C’s trust-based model generates efficient machine code but provides no guarantees about reachable states. Python’s runtime protection creates safe execution environments but introduces new attack surfaces through dynamic compilation. Rust’s compile-time verification produces machine code with mathematical proofs about memory safety – proofs that hold regardless of input or runtime conditions.
When sophisticated adversaries operate at the assembly level, they still face the constraints imposed by these higher-level language design decisions. Memory corruption attacks require memory corruption to be possible. Control flow hijacking attacks require control flow to be corruptible. Code-reuse attacks require the ability to reach corrupted states that enable gadget chaining.
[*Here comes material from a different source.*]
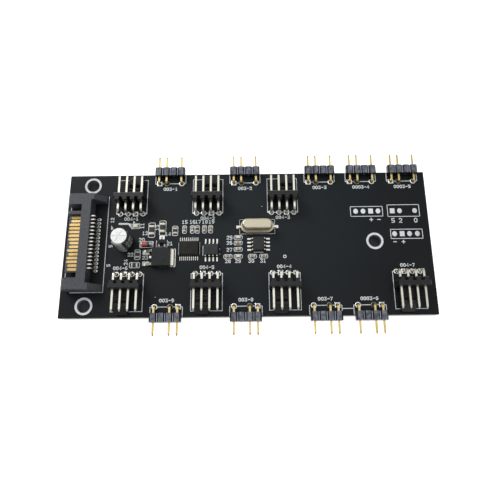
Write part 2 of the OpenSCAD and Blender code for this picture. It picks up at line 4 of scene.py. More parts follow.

Memory-safe languages – and Rust in particular – don’t just make programming easier or reduce bugs. They create mathematical impossibilities for entire classes of attacks, even when those attacks operate at the machine code level. The machine instructions may look similar, but the guarantees about what sequences of those instructions can be reached are fundamentally different.
However, this success also drives attackers toward increasingly sophisticated techniques – logic flaws, supply chain compromises, and side-channel attacks. Memory safety is a crucial component of defense in depth, but not a complete solution to the broader challenge of software security.
In an era where nation-state actors and sophisticated criminal organizations invest heavily in finding and exploiting software vulnerabilities, the choice of programming language becomes a strategic security decision. Therefore, I believe the US government recommendations reflect not just policy preferences, but rigorous technical analysis of how language design translates to security properties at every level of the computing stack – while acknowledging that the threat landscape continues to evolve in response to these defensive improvements.